Indian exporters are now in a fix and have appealed Prime Minister Modi to intervene and are keeping their fingers crossed that the government will act as an effective mediator.
Import Policy
The cheer is back
Does Prime Minister Modi’s ambitious ‘Make in India’ plan gel with his other grand economic reform, the GST? Well, it seems so! Domestic handset manufacturers had been reaping the benefits of a differential tax structure that made smartphone imports 11.5% costlier than India-made handsets. So when a 12% GST rate was decided on mobile phones, it raised significant concerns amongst India’s handset manufacturers who had a sit down with the concerned authorities earlier in the year. For, such a policy change would have benefitted importers by leveling the playing field for both importers and local manufacturers. Come today, and the concerns of manufacturers seem addressed – the government has levied a basic customs duty of 10% on imports of mobile phones and some accessories like charger, headset, etc., w.e.f. July 1, 2017. The move has brought back the cheer to the domestic handset manufacturing industry. Now the question is: will foreign brands ‘Make in India’ and play by Modi’s rules or will Indian consumers be willing to pay higher prices for their preferred brands? Your guess is as good as ours.
Bilateral Trade
Brothers in arms
In what was the first visit by an Indian Head of State to Israel, Indian Prime Minister Narendra Modi embraced his Israeli counterpart Benjamin Netanyahu and expressed joy on meeting his “brother”.

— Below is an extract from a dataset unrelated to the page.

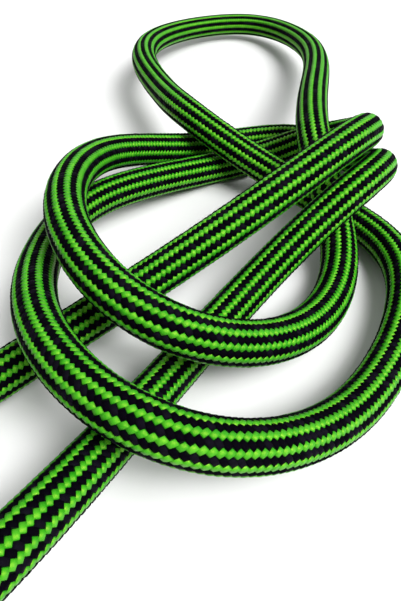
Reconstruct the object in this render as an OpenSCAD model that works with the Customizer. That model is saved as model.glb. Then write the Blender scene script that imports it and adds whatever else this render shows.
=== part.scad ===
/* [Rope] */
// Diameter over the sheath
rope_d = 10; // [8.5:0.1:10]
// Thickness of the braided sheath
sheath_wall = 0.9; // [0.6:0.1:1]
// Slack between the core and the sheath
core_slack = 0.55; // [0.5:0.05:0.8]
// Width of the marker tape laid in beside the core
tape_w = 0.9; // [0.5:0.1:0.9]
// Thickness of the marker tape
tape_t = 0.3; // [0.2:0.1:0.3]

/* [Rope ends] */
// Length of the shrink sleeve on each end
sleeve_l = 25; // [15:1:28]
// Wall of the shrink sleeve
sleeve_wall = 0.4; // [0.3:0.1:0.4]
// Thickness of the fused tip
seal_t = 3; // [1.5:0.5:4]

/* [Storage coil] */
// Radius of the outermost turn, to the middle of the rope
coil_r = 140.5; // [130:0.5:150]
// Turns in each layer
coil_turns = 7; // [5:1:9]
// Layers
coil_layers = 6; // [4:1:8]
// Spacing of turns and of layers
coil_pitch = 10.1; // [10.1:0.1:10.5]
// Angle of the last stretch that lies on top of the coil
tail_angle = 60; // [40:1:70]

/* [Coil ties] */
// Width of a tie
tie_w = 20; // [12:1:25]
// Thickness of a tie
tie_t = 1.4; // [1:0.1:1.6]
// Clearance between a tie and the coil
tie_gap = 0.4; // [0.3:0.1:0.6]

/* [Hidden] */
$fn = 96;

rope_r = rope_d / 2;
sheath_inner_r = rope_r - sheath_wall;

// Seven equal core strands, one in the middle and six round it, a small gap between neighbours.
strand_gap = 0.25;
strand_r = (sheath_inner_r - core_slack - strand_gap) / 3;
strand_lay_r = 2 * strand_r + strand_gap;
tape_lay_r = strand_lay_r + 0.9;
strand_sides = 6;
sheath_sides = 12;

sleeve_fit = 0.05;
sleeve_r = rope_r + sleeve_fit + sleeve_wall;
seal_r = rope_r - 0.1;

// The free end a lies straight on the surface, and end_dir points from its tip into the rope.
end_tip = [62, -157, 5.5];
end_dir = [0.6, 0.8, 0];
end_step = 30;

// Control points of the loose loops, in order from end a to the coil. The rope's middle line is
// their uniform cubic B-spline, so it passes inside each corner and not through the points.
loops = [
    [116, -90, 5], [146, -63, 8], [182, -44, 23], [214, -20, 35], [223, 5, 20.5],
    [209, 22, 11], [183, 20, 1], [141, -16, 14], [129, -35, 9], [136, -82, 23],
    [166, -112, 24], [204, -92, 2], [228, -49, 8], [220, -17, 3], [190, 2, 10],
    [164, 19, 23], [159, 42, 17], [148, 69, 18], [146, 102, 15], [156, 135, 10],
    [175, 157, 7], [197, 161, 7], [214, 141, 9], [222, 98, 14], [213, 47, 21],
    [200, -9, 27.5], [214, -34, 0.6], [194, -75, 8], [160, -87, 26], [136, -51, 29],
    [138, -3, 21], [170, 24, 4], [208, 37, 7], [229, 14, 2], [221, -25, 29],
    [196, -39, 14], [164, -73, -1], [138, -134, 22], [112, -150, 14], [74, -144, 22.5]
];
loops_lift = 0.25;

// The rope meets the coil at coil_join, running along -X in the coil's lowest layer.
coil_join = [-84, -136, 5.3];
stub_l = 75;
lead_step = 25;

route = concat(
    [for (k = [0:2]) end_tip + k * end_step * end_dir],
    [for (p = loops) p + [0, 0, loops_lift]],
    [for (k = [2:-1:0]) coil_join + [stub_l + k * lead_step, 0, 0]]
);
spans = len(route) - 1;
ghosted = concat([2 * route[0] - route[1]], route, [2 * route[spans] - route[spans - 1]]);

function unit(v) = v / norm(v);
function on_curve(i, u) = (
    pow(1 - u, 3) * ghosted[i]
    + (3 * pow(u, 3) - 6 * pow(u, 2) + 4) * ghosted[i + 1]
    + (-3 * pow(u, 3) + 3 * pow(u, 2) + 3 * u + 1) * ghosted[i + 2]
    + pow(u, 3) * ghosted[i + 3]
) / 6;
function heading(i, u) = unit(
    -pow(1 - u, 2) * ghosted[i]
    + (3 * pow(u, 2) - 4 * u) * ghosted[i + 1]
    + (-3 * pow(u, 2) + 2 * u + 1) * ghosted[i + 2]
    + pow(u, 2) * ghosted[i + 3]
);
function angle_between(a, b) = acos(min(1, a * b));
function bend(i) = angle_between(heading(i, 0), heading(i, 0.5))
    + angle_between(heading(i, 0.5), heading(i, 1));
function reach(i) = norm(on_curve(i, 0) - on_curve(i, 0.5)) + norm(on_curve(i, 0.5) - on_curve(i, 1));
function rings_in(i) = max(1, ceil(bend(i) / 28), ceil(reach(i) / 46));

stations = concat(
    [for (i = [0:spans - 1]) for (j = [0:rings_in(i) - 1]) [i, j / rings_in(i)]],
    [[spans - 1, 1]]
);
rings = len(stations);
centres = [for (s = stations) on_curve(s[0], s[1])];
headings = [for (s = stations) heading(s[0], s[1])];
sides = [for (h = headings) unit(cross(h, [0, 0, 1]))];
ups = [for (k = [0:rings - 1]) cross(sides[k], headings[k])];

function polygon_points(middle, r, n) = [
    for (j = [0:n - 1]) middle + r * [cos(360 * j / n), sin(360 * j / n)]
];
function placed(section) = [
    for (k = [0:rings - 1]) for (p = section) centres[k] + p[0] * sides[k] + p[1] * ups[k]
];
// Triangles of a skin between ring k and ring k + 1, n points a ring, numbered from first on.
function skin(first, n) = [
    for (k = [0:rings - 2]) for (j = [0:n - 1]) each [
        [first + k * n + j, first + k * n + (j + 1) % n, first + (k + 1) * n + (j + 1) % n],
        [first + k * n + j, first + (k + 1) * n + (j + 1) % n, first + (k + 1) * n + j]
    ]
];
function flipped(faces) = [for (f = faces) [f[0], f[2], f[1]]];
function fan(first, n) = [for (j = [1:n - 2]) [first, first + j, first + j + 1]];
// Triangles between an outer and an inner ring of n points, facing back along the rope.
function annulus(outer, inner, n) = [
    for (j = [0:n - 1]) each [
        [outer + j, inner + j, inner + (j + 1) % n],
        [outer + j, inner + (j + 1) % n, outer + (j + 1) % n]
    ]
];

// Outside of the coil: a ring whose corners are cut as the outermost turns are round.
coil_centre = [coil_join[0], coil_join[1] + coil_r, 0];
coil_out = coil_r + rope_r + 0.1;
coil_in = coil_r - coil_turns * coil_pitch - rope_r;
coil_top = (coil_layers - 1) * coil_pitch + rope_d + 0.2;
corner_cut = 0.58 * rope_r;
tail_z = coil_top + sleeve_r + 0.05;
tail_end = -20;
tie_angles = [90, 210, 330];

// The ties pass under the coil in shallow channels.
tie_floor = 0.1;
channel_h = tie_floor + tie_t + tie_gap;
tie_in = sqrt(pow(coil_in, 2) - pow(tie_w / 2, 2)) - tie_gap;
tie_out = coil_out + tie_gap;
tie_top = coil_top + tie_gap;

function cut_corners(x0, x1, z0, z1, c) = [
    [x0 + c, z0], [x1 - c, z0], [x1, z0 + c], [x1, z1 - c],
    [x1 - c, z1], [x0 + c, z1], [x0, z1 - c], [x0, z0 + c]
];

module swept(section) {
    n = len(section);
    last = (rings - 1) * n;
    polyhedron(
        points = placed(section),
        faces = concat(skin(0, n), flipped(fan(0, n)), fan(last, n)),
        convexity = 20
    );
}

module rope_sheath() {
    n = sheath_sides;
    inner = rings * n;
    last = (rings - 1) * n;
    color([0.22, 0.62, 0.16])
    polyhedron(
        points = concat(
            placed(polygon_points([0, 0], rope_r, n)),
            placed(polygon_points([0, 0], sheath_inner_r, n))
        ),
        faces = concat(
            skin(0, n),
            flipped(skin(inner, n)),
            annulus(0, inner, n),
            flipped(annulus(last, inner + last, n))
        ),
        convexity = 20
    );
}

module core_strand(middle) {
    color([0.93, 0.93, 0.9])
    swept(polygon_points(middle, strand_r, strand_sides));
}

module outer_strand(k) {
    core_strand(strand_lay_r * [cos(60 * k), sin(60 * k)]);
}

module core_strand_1() {
    core_strand([0, 0]);
}

module core_strand_2() {
    outer_strand(0);
}

module core_strand_3() {
    outer_strand(1);
}

module core_strand_4() {
    outer_strand(2);
}

module core_strand_5() {
    outer_strand(3);
}

module core_strand_6() {
    outer_strand(4);
}

module core_strand_7() {
    outer_strand(5);
}

module marker_tape() {
    along = [cos(90), sin(90)];
    across = [-sin(90), cos(90)];
    mid = tape_lay_r * along;
    color([0.95, 0.85, 0.2])
    swept([
        mid - tape_t / 2 * along - tape_w / 2 * across,
        mid + tape_t / 2 * along - tape_w / 2 * across,
        mid + tape_t / 2 * along + tape_w / 2 * across,
        mid - tape_t / 2 * along + tape_w / 2 * across
    ]);
}

// The fused tip: a flat face against the cut end, and a rounded rim beyond it.
module seal() {
    rotate_extrude()
    polygon([
        [0, 0], [seal_r, 0], [seal_r, seal_t * 0.5], [seal_r - 0.3, seal_t * 0.75],
        [seal_r - 0.9, seal_t * 0.93], [seal_r - 1.8, seal_t], [0, seal_t]
    ]);
}

module end_sleeve_a() {
    color([0.08, 0.08, 0.09])
    translate(end_tip)
    rotate([0, 90, atan2(end_dir[1], end_dir[0])])
    difference() {
        cylinder(h = sleeve_l, r = sleeve_r);
        translate([0, 0, -1])
        cylinder(h = sleeve_l + 2, r = rope_r + sleeve_fit);
    }
}

module end_seal_a() {
    color([0.1, 0.12, 0.1])
    translate(end_tip)
    rotate([0, 90, atan2(-end_dir[1], -end_dir[0])])
    seal();
}

module rope_coil() {
    color([0.2, 0.55, 0.15])
    difference() {
        union() {
            translate(coil_centre)
            rotate_extrude()
            polygon(cut_corners(coil_in, coil_out, 0, coil_top, corner_cut));
            translate(coil_join)
            rotate([0, 90, 0])
            cylinder(h = stub_l, r = rope_r);
        }
        for (a = tie_angles) {
            translate(coil_centre)
            rotate([0, 0, a])
            translate([coil_in - 5, -tie_w / 2 - 0.5, -1])
            cube([coil_out - coil_in + 10, tie_w + 1, channel_h + 1]);
        }
    }
}

module on_tail(start, angle) {
    translate([coil_centre[0], coil_centre[1], tail_z])
    rotate([0, 0, start])
    rotate_extrude(angle = angle)
    translate([coil_r, 0])
    children();
}

module coil_tail() {
    color([0.22, 0.62, 0.16])
    on_tail(tail_end, tail_angle)
    circle(r = rope_r);
}

module end_sleeve_b() {
    color([0.08, 0.08, 0.09])
    on_tail(tail_end, sleeve_l / coil_r * 180 / PI)
    difference() {
        circle(r = sleeve_r);
        circle(r = rope_r + sleeve_fit);
    }
}

module end_seal_b() {
    color([0.1, 0.12, 0.1])
    translate([coil_centre[0], coil_centre[1], tail_z])
    rotate([0, 0, tail_end])
    translate([coil_r, 0, 0])
    rotate([90, 0, 0])
    seal();
}

module coil_tie(a) {
    color([0.12, 0.12, 0.13])
    translate(coil_centre)
    rotate([0, 0, a])
    rotate([90, 0, 0])
    linear_extrude(tie_w, center = true)
    difference() {
        polygon(cut_corners(tie_in - tie_t, tie_out + tie_t, tie_floor, tie_top + tie_t, corner_cut));
        polygon(cut_corners(tie_in, tie_out, tie_floor + tie_t, tie_top, corner_cut - 0.8));
    }
}

module coil_tie_1() {
    coil_tie(tie_angles[0]);
}

module coil_tie_2() {
    coil_tie(tie_angles[1]);
}

module coil_tie_3() {
    coil_tie(tie_angles[2]);
}

rope_sheath();
core_strand_1();
core_strand_2();
core_strand_3();
core_strand_4();
core_strand_5();
core_strand_6();
core_strand_7();
marker_tape();
end_sleeve_a();
end_seal_a();
rope_coil();
coil_tail();
end_sleeve_b();
end_seal_b();
coil_tie_1();
coil_tie_2();
coil_tie_3();
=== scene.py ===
"""A dynamic climbing rope: a few loose crossing loops, and the rest of its 30 m in a tied coil.

Lengths are in millimetres, and become metres where a mesh is made.
"""

import math

import bpy
import numpy as np
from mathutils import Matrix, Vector


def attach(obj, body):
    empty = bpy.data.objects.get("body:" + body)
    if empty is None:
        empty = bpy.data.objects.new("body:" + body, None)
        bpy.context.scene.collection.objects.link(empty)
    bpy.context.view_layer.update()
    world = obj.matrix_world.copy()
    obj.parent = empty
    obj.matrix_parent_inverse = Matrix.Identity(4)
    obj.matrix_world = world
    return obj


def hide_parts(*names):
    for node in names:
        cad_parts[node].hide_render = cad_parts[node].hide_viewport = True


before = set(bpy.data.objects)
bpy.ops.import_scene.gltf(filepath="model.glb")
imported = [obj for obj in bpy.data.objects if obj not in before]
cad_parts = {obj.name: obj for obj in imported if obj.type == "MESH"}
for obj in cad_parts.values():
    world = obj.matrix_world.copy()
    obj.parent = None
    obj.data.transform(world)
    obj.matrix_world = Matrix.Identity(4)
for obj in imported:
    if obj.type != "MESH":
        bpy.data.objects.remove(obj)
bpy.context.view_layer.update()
scene = bpy.context.scene
rng = np.random.default_rng(7)

MM = 0.001
WHITE = (1, 1, 1)

# ---------------------------------------------------------------- the rope's own sizes
ROPE_R = 5.0
CROWN_R = 5.08  # over the crown of a yarn
SHADE_BED_R = 4.62  # the dark tube under the yarns, painted shade where it shows between them
LAY = 28.0  # length of one turn of a yarn round the rope
YARNS = 20  # columns of yarn picks round the rope, green and black by turns
ROW = LAY / YARNS  # spacing of the yarn picks along a column
COLUMN = 2 * math.pi / YARNS

# ---------------------------------------------------------------- the route, as in part.scad
END_TIP = np.array([62, -157, 5.5])
END_DIR = np.array([0.6, 0.8, 0.0])
END_STEP = 30
LOOPS = [
    (116, -90, 5), (146, -63, 8), (182, -44, 23), (214, -20, 35), (223, 5, 20.5),
    (209, 22, 11), (183, 20, 1), (141, -16, 14), (129, -35, 9), (136, -82, 23),
    (166, -112, 24), (204, -92, 2), (228, -49, 8), (220, -17, 3), (190, 2, 10),
    (164, 19, 23), (159, 42, 17), (148, 69, 18), (146, 102, 15), (156, 135, 10),
    (175, 157, 7), (197, 161, 7), (214, 141, 9), (222, 98, 14), (213, 47, 21),
    (200, -9, 27.5), (214, -34, 0.6), (194, -75, 8), (160, -87, 26), (136, -51, 29),
    (138, -3, 21), (170, 24, 4), (208, 37, 7), (229, 14, 2), (221, -25, 29),
    (196, -39, 14), (164, -73, -1), (138, -134, 22), (112, -150, 14), (74, -144, 22.5),
]
LOOPS_LIFT = 0.25
SPLINE_STEPS = 48  # points from one control point to the next
COIL_JOIN = np.array([-84, -136, 5.3])  # where the rope starts to wind
STUB = 75  # the straight run into the coil
STUB_STEP = 2.5
LEAD_STEP = 25  # between the last control points, which lie in line with the stub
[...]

As a part of Modi’s visit, the two nations signed seven memorandum of understandings (MoUs) pertaining to exchange of information and development of infrastructure. This includes the setting up of a $40-million India-Israel Industrial R&D and Technological Innovation Fund, a strategic partnership in water and agriculture, as well as scientific cooperation in areas such as satellites, atomic clocks, etc. The two nations also emphasised on the need to begin negotiations for an “Protection of Investment” agreement to strengthen the bilateral ties. Israel has also eased visa norms for Indians and will be issuing five-year multiple entry visas to Indian businessmen to further boost trade and promote people-to-people exchange
While India and Israel have had political differences in the past, this visit is expected to give the economic relationship between both nations a fillip. It’s worth noting that Indo-Israel trade has seen a steady growth over the years despite some fluctuation in trade numbers. Bilateral trade, which began in 1992, has increased from $0.2 billion in FY1992 to $5.02 billion in FY2017.